Applying dropout to the output features (or not) should be left to the module consumer. The module itself should not perform dropout on the actual outputs (even if it uses dropout internally in other places).

The outputs dictionary may provide further outputs, for example, the activations of hidden layers inside the module. Their keys and values are module-dependent. It is recommended to prefix architecture-dependent keys with an architecture name (e.g., to avoid confusing the intermediate layer "InceptionV3/Mixed_5c" with the topmost convolutional layer "InceptionV2/Mixed_5c").

Image Classification

Usage summary

Image classification maps the pixels of an image to linear scores (logits) for membership in the classes of a taxonomy selected by the module publisher. This allows consumers to draw conclusions from the particular classification learned by the publisher module, and not just its underlying features (cf. Image Feature Vector).

A module for image feature extraction has a default signature that maps a batch of images to a batch of logits. It can be used like so:

  module_spec = hub.load_module_spec("path/to/module")
  height, width = hub.get_expected_image_size(module_spec)
  images = ...  # A batch of images with shape [batch_size, height, width, 3].
  module = hub.Module(module_spec)
  logits = module(images)   # A batch with shape [batch_size, num_classes].

It also defines the corresponding named signature.

Signature specification

The named signature for extracting image feature vectors is invoked as

  outputs = module(dict(images=images), signature="image_classification",
                   as_dict=True)
  logits = outputs["default"]

The input follows the general convention for input of images.

The outputs dictionary contains a "default" output of dtype float32 and shape [batch_size, num_classes]. The batch_size is the same as in the input, but not known at graph construction time. num_classes is the number of classes in the classification, which is a known constant independent of input size.

Evaluating outputs["default"][i, c] yields a score predicting the membership of example i in the class with index c.

It depends on the underlying classification whether these scores are meant to be used with softmax (for mutually exclusive classes), sigmoid (for orthogonal classes), or something else.
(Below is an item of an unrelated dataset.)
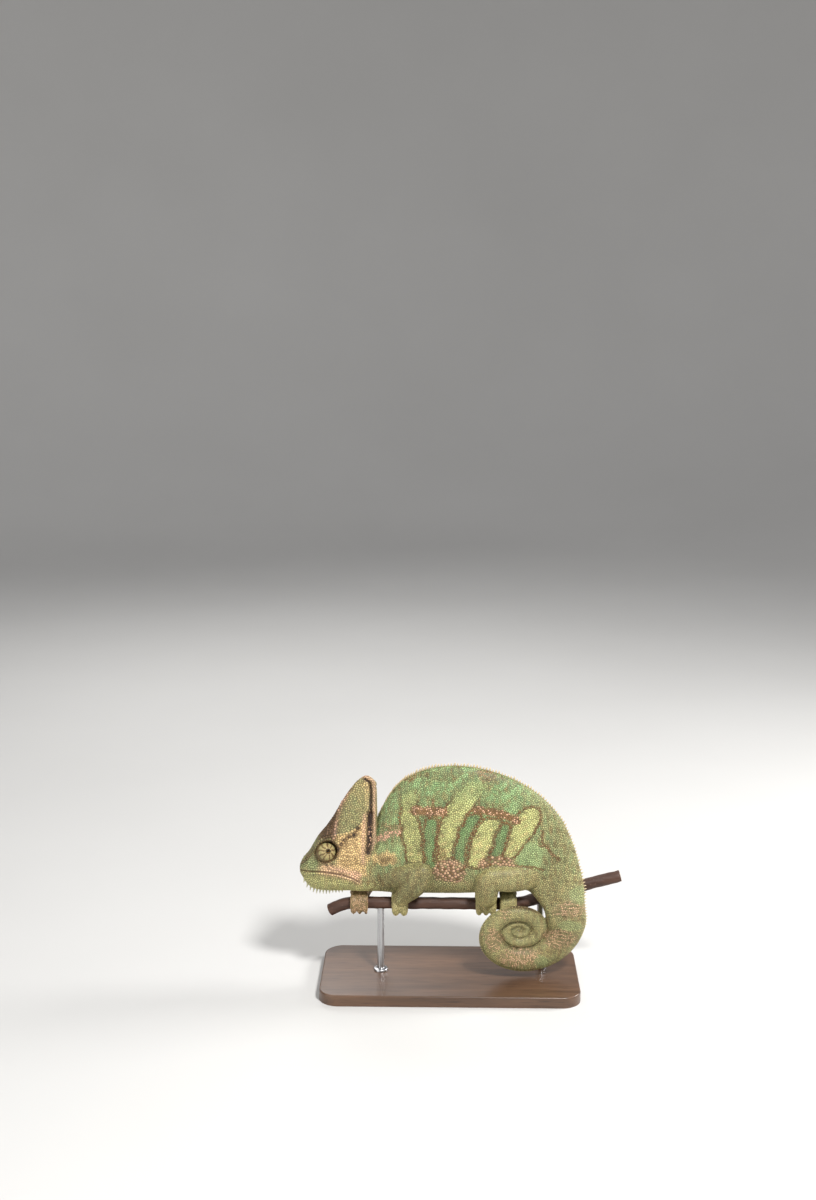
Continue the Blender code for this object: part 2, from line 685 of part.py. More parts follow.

The module documentation should describe this, and refer to a definition of the class indices.

The outputs dictionary may provide further outputs, for example, the activations of hidden layers inside the module. Their keys and values are module-dependent. It is recommended to prefix architecture-dependent keys with an architecture name (e.g., to avoid confusing the intermediate layer "InceptionV3/Mixed_5c" with the topmost convolutional layer "InceptionV2/Mixed_5c").

Image input

This is common to all types of image modules and image signatures.
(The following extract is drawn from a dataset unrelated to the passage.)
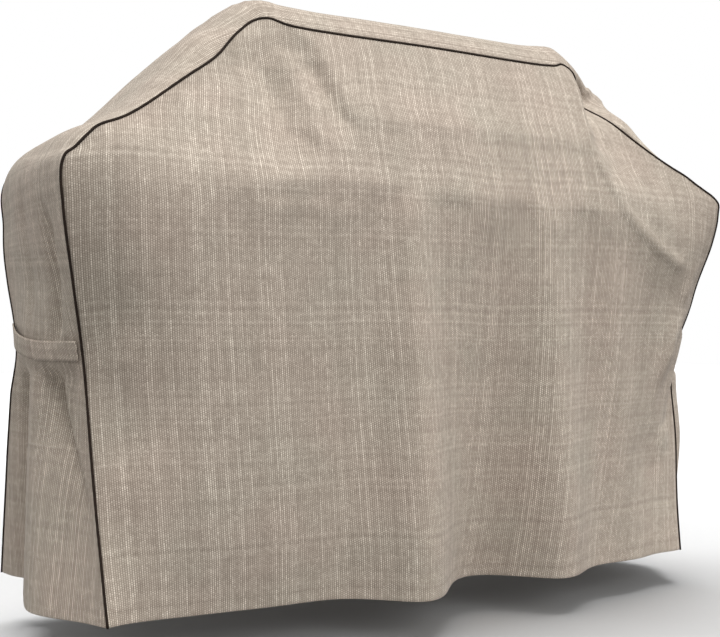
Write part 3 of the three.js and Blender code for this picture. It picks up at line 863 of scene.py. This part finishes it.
LIGHT_THREAD = (0.93, 0.83, 0.71)
MIDDLE_THREAD = (0.40, 0.336, 0.276)
DARK_THREAD = (0.12, 0.093, 0.072)
OUTSIDE = woven_cloth("woven_cloth", LIGHT_THREAD, MIDDLE_THREAD, DARK_THREAD)
INSIDE = coated_backing()
TAPE = twill_tape("piping_tape", (0.010, 0.006, 0.004), (0.034, 0.021, 0.014))
BINDING = twill_tape("binding_tape", (0.024, 0.016, 0.011), (0.075, 0.052, 0.038))
CORD = twisted_yarn("filler_cord", (0.50, 0.48, 0.43), (0.82, 0.80, 0.74))
THREAD = twisted_yarn("sewing_thread", (0.16, 0.13, 0.10), (0.34, 0.29, 0.24))
HOOKS = nylon_pile("hook_tape", (0.09, 0.08, 0.07), (0.26, 0.23, 0.20), 0.0013, 0.0008)
LOOPS = nylon_pile("loop_tape", (0.12, 0.105, 0.09), (0.28, 0.25, 0.22), 0.0007, 0.0004)

# -------- the sewn panels

FRONT_GRID = settle(front_surface())
BACK_GRID = settle(back_surface()[:, ::-1])
GUSSET_GRID = settle(gusset_surface())[:, ::-1]

FRONT_SHEET = folded_hem(FRONT_GRID, PANEL_HEM_INSET)
BACK_SHEET = folded_hem(BACK_GRID, PANEL_HEM_INSET)
GUSSET_SHEET = folded_hem(GUSSET_GRID, GUSSET_HEM_INSET)[::-1, ::-1]
GUSSET_SHEET = folded_hem(GUSSET_SHEET, GUSSET_HEM_INSET)[::-1, ::-1]

# Each panel is cut from its own part of the weave, so each has its own shift.
front_uv = cloth_uv(FRONT_SHEET, PANEL_COLUMNS // 2)
back_uv = cloth_uv(BACK_SHEET, PANEL_COLUMNS // 2) + (3.1, 0.4)
gusset_uv = cloth_uv(GUSSET_SHEET, GUSSET_COLUMNS // 2)
gusset_uv[..., 1] = lengths_along(GUSSET_SHEET[:, GUSSET_COLUMNS // 2])[:, None]
front = sheet_piece("front_cloth", FRONT_SHEET, front_uv, CLOTH, OUTSIDE, INSIDE)
back = sheet_piece("back_cloth", BACK_SHEET, back_uv, CLOTH, OUTSIDE, INSIDE)
gusset = sheet_piece("gusset_cloth", GUSSET_SHEET, gusset_uv + (7.3, 0.9), CLOTH, OUTSIDE, INSIDE)
for piece, node in ((front, "front_panel"), (back, "back_panel"), (gusset, "gusset_band")):
    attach(piece, "cover")
    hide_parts(node)

# -------- piping

for word, seam in (("front", FRONT_SEAM), ("back", BACK_SEAM)):
    station = even_stations(seam, 0, STATIONS, PIPING_STEP)
    path = settle(along_seam(seam, station))
    other = settle(along_seam(BACK_SEAM if word == "front" else FRONT_SEAM, station))
    wall = [np.full((1, PIPING_SIDES), radius) for radius in (PIPING_RADIUS, PIPING_HOLE)]
    wrap = tube_piece(f"{word}_piping_wrap", path, other - path, wall, TAPE)
    angle = np.linspace(0, 2 * np.pi, CORD_SIDES, endpoint=False)
    turn = lengths_along(path)[:, None] * 2 * np.pi / CORD_LAY + angle
    strands = CORD_RADIUS * (0.92 + 0.08 * np.cos(3 * turn))
    yarn = tube_piece(f"{word}_filler_cord", path, other - path, [strands], CORD)
    for piece, node, slot in ((wrap, "piping", "piping_tape"), (yarn, "piping_cord", "filler_cord")):
        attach(piece, "cover")
        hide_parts(f"{word}_{node}")

# -------- bound seam allowances


def binding_grid(seam, sign):
    """A fin along the inside of a seam, from near the piping inwards."""
    station = even_stations(seam, 0, STATIONS, STEP)
    a, b, outward = gusset_frame(station)
    inward = unit(unit(b - a) * sign - outward)
    reach = np.linspace(BINDING_START, BINDING_START + BINDING_DEPTH, 4)
    grid = along_seam(seam, station)[:, None] + inward[:, None] * reach[None, :, None]
    grid[..., 2] = np.maximum(grid[..., 2], 0.004)  # stays above the hem
    return settle(grid)


for word, seam, sign in (("front", FRONT_SEAM, 1), ("back", BACK_SEAM, -1)):
    grid = binding_grid(seam, sign)
    piece = sheet_piece(f"{word}_binding", grid, cloth_uv(grid, 0), BINDING_THICKNESS, BINDING, BINDING)
    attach(piece, "cover")
    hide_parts(f"{word}_seam_binding")

# -------- straps


def strip_grid(left, start, end, bottom, top, lift, bow=0.0):
    """A strip on the gusset above the waist. start and end are places across, from the front seam."""
    across = np.linspace(start, end, round((end - start) * STRAP_LENGTH / STRIP_STEP) + 1)
    rise = STRAP_RISE * np.clip((across - 0.3) / 0.7, 0, 1) ** 1.5
    height = np.linspace(bottom, top, round((top - bottom) / STRIP_ROW) + 1)[:, None] + rise
    station = np.linspace(1.2, 3.4, 200)  # from well below the strap to above it
    station = station if left else STATIONS - station
    outward = gusset_frame(station)[2]
    cloth = gusset_points(station, across) + outward[:, None] * (lift + bow * np.sin(np.pi * across)[:, None])
    columns = [points_at(height[:, c], cloth[:, c, 2], cloth[:, c]) for c in range(len(across))]
    grid = settle(np.stack(columns, axis=1))
    return grid[:, ::-1] if left else grid


def edge_line(grid, side):
    """The stitches' line just inside one edge of a strip, and the strip's normals there."""
    edge, inner = (0, 1) if side == "low" else (len(grid) - 1, len(grid) - 2)
    width = np.linalg.norm(grid[edge] - grid[inner], axis=-1).mean()
    return mix(grid[edge], grid[inner], STRAP_SEAM_INSET / width), grid_normals(grid)[edge]


for word, left in (("left", True), ("right", False)):
    high, lift = STRAP_LOW + STRAP_WIDTH, STRAP_LIFT + STRAP_THICKNESS
    strap_grid = strip_grid(left, STRAP_START, STRAP_END, STRAP_LOW, high, lift, STRAP_BOW)
    strap_uv = cloth_uv(strap_grid, 0) + (1.7, 2.3)
    strap = sheet_piece(f"{word}_strap_cloth", strap_grid, strap_uv, STRAP_THICKNESS, OUTSIDE, OUTSIDE)
    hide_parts(f"{word}_strap")
    patch = left, PATCH_START, PATCH_END, STRAP_LOW + PATCH_MARGIN, STRAP_LOW + STRAP_WIDTH - PATCH_MARGIN
    grid = strip_grid(*patch, STRAP_LIFT - PATCH_GAP, STRAP_BOW)
    hook = sheet_piece(f"{word}_hook_tape", grid, cloth_uv(grid, 0), PATCH_THICKNESS, BINDING, HOOKS)
    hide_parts(f"{word}_strap_hook_patch")
    seam_lines = [edge_line(strap_grid, side) for side in ("low", "high")]
    sewing = stitches(f"{word}_strap_stitches", seam_lines)
    for piece in (strap, hook, sewing):
        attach(piece, f"{word}_strap")
    grid = strip_grid(*patch, PATCH_THICKNESS + PATCH_GAP)
    loop = sheet_piece(f"{word}_loop_tape", grid, cloth_uv(grid, 0), PATCH_THICKNESS, LOOPS, BINDING)
    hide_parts(f"{word}_strap_loop_patch")
    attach(loop, "cover")

# -------- hem stitches


def hem_line(grid):
    """The hem stitches' line on the outside of a panel, and the panel's normals there."""
    normals = grid_normals(grid)[round(HEM_STITCH_HEIGHT / STEP)]
    height = lengths_along(grid)
    points = np.stack([points_at(HEM_STITCH_HEIGHT, height[:, c], grid[:, c]) for c in range(grid.shape[1])])
    return points + normals * HEM_STITCH_LIFT, normals


front_stitches = stitches("front_hem_stitches", [hem_line(FRONT_GRID)])
back_stitches = stitches("back_hem_stitches", [hem_line(BACK_GRID)])
gusset_lines = [hem_line(GUSSET_GRID), hem_line(GUSSET_GRID[::-1, ::-1])]
gusset_stitches = stitches("gusset_hem_stitches", gusset_lines)
for piece in (front_stitches, back_stitches, gusset_stitches):
    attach(piece, "cover")

# -------- floor, light and camera

FLOOR_HEIGHT = -0.080  # the cover's hem hangs this far above the ground
FLOOR_REACH = 14.0
BACKDROP_LIGHT, AMBIENT_LIGHT = 1.0, 0.37  # the world as the camera sees it, and as it lights the scene
CAMERA_PLACE = Vector((-1.437, -2.2416, 0.542))
CAMERA_TURN = np.radians(31.34)
CAMERA_TILT = np.radians(0.526)
CAMERA_LENS = 58.26


def floor_material():
    g = Graph("pale_floor")
    place = g.node("ShaderNodeTexCoord").outputs["Object"]
    reach = g.node("ShaderNodeVectorMath", (place,), operation="LENGTH").outputs["Value"]
    # Painted shade: the floor's colour is darker within 1.2 m of the cover and lightens out to 4 m, with a
    # little random unevenness.
    far = g.add(g.scale(reach, 1.2, 4.0, 0, 1), g.times(g.noise(place, 3.0), 0.03))
    colour = g.mix_colour(far, (0.58, 0.58, 0.58, 1), (0.82, 0.82, 0.82, 1))
    return g.finish(colour, g.scale(g.noise(place, 60.0), 0, 1, 0.6, 0.8), g.noise(place, 300.0), 0.02, 0.001)


corners = np.array([(-1, -1, 0), (1, -1, 0), (1, 1, 0), (-1, 1, 0)]) * FLOOR_REACH + (0, 0, FLOOR_HEIGHT)
floor = new_mesh("floor", corners, [[0, 1, 2, 3]], corners[:, :2], [0], [floor_material()], [False])
floor.visible_diffuse = False  # a white floor would light the skirt from below


def studio_sun(name, towards, energy, angle):
    """A soft, distant light. angle is its width in degrees."""
    data = bpy.data.lights.new(name, "SUN")
    data.energy = energy
    data.angle = np.radians(angle)
    holder = in_scene(name, data)
    holder.rotation_euler = Vector(towards).to_track_quat("Z", "Y").to_euler()
    return holder


key_light = studio_sun("key_light", (0.05, -0.46, 0.88), 3.85, 55)
studio_sun("fill_light", (-0.76, 0.58, 0.28), 0.56, 30)
floor_lights = [
    studio_sun("floor_light", (0.03, 0.24, 0.97), 3.75, 52),
    studio_sun("floor_fill", (0.10, -0.95, 0.25), 1.1, 60),
]

# The floor has its own lights, so that the shadow lies in front of the cover too.
on_floor = bpy.data.collections.new("on_floor")
on_floor.objects.link(floor)
for light in floor_lights:
    light.light_linking.receiver_collection = on_floor
off_floor = bpy.data.collections.new("off_floor")
off_floor.objects.link(floor)
off_floor.collection_objects[0].light_linking.link_state = "EXCLUDE"
key_light.light_linking.receiver_collection = off_floor

world = bpy.data.worlds.new("studio")
bpy.context.scene.world = world
world.use_nodes = True
nodes, links = world.node_tree.nodes, world.node_tree.links
backdrop = nodes["Background"]
ambient = nodes.new("ShaderNodeBackground")
for background, strength in ((backdrop, BACKDROP_LIGHT), (ambient, AMBIENT_LIGHT)):
    background.inputs[0].default_value = (1, 1, 1, 1)
    background.inputs[1].default_value = strength
ray = nodes.new("ShaderNodeLightPath")
blend = nodes.new("ShaderNodeMixShader")
links.new(ray.outputs["Is Camera Ray"], blend.inputs[0])
links.new(ambient.outputs[0], blend.inputs[1])
links.new(backdrop.outputs[0], blend.inputs[2])
links.new(blend.outputs[0], nodes["World Output"].inputs[0])

camera_data = bpy.data.cameras.new("camera")
camera_data.lens = CAMERA_LENS
camera_data.sensor_width = 36.0
camera_data.clip_start = 0.05
camera_data.clip_end = 60.0
camera = in_scene("camera", camera_data)
level = np.cos(CAMERA_TILT)
look = Vector((np.sin(CAMERA_TURN) * level, np.cos(CAMERA_TURN) * level, np.sin(CAMERA_TILT)))
camera.location = CAMERA_PLACE
camera.rotation_euler = look.to_track_quat("-Z", "Y").to_euler()
bpy.context.scene.camera = camera
bpy.context.scene.view_settings.view_transform = "Standard"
A signature that takes a batch of images as input accepts them as a dense 4-D tensor of dtype float32 and shape [batch_size, height, width, 3] whose elements are RGB color values of pixels normalized to the range [0, 1]. This is what you get from tf.image.decode_*() followed by tf.image.convert_image_dtype(..., tf.float32).

A module with exactly one (or one principal) input of images uses the name "images" for this input.

The module accepts any batch_size, and correspondingly sets the first dimension of TensorInfo.tensor_shape to "unknown". The last dimension is fixed to the number 3 of RGB channels. The height and width dimensions are fixed to the expected size of input images. (Future work may remove that restriction for fully convolutional modules.)

Consumers of the module should not inspect the shape directly, but obtain the size information by calling hub.get_expected_image_size() on the module or module spec, and are expected to resize input images accordingly (typically before/during batching).

For simplicity, TF-Hub modules use the channels_last (or NHWC) layout of Tensors, and leave it to TensorFlow's graph optimizer to rewrite to channels_first (or NCHW) if needed. It has been doing that by default since TensorFlow version 1.7.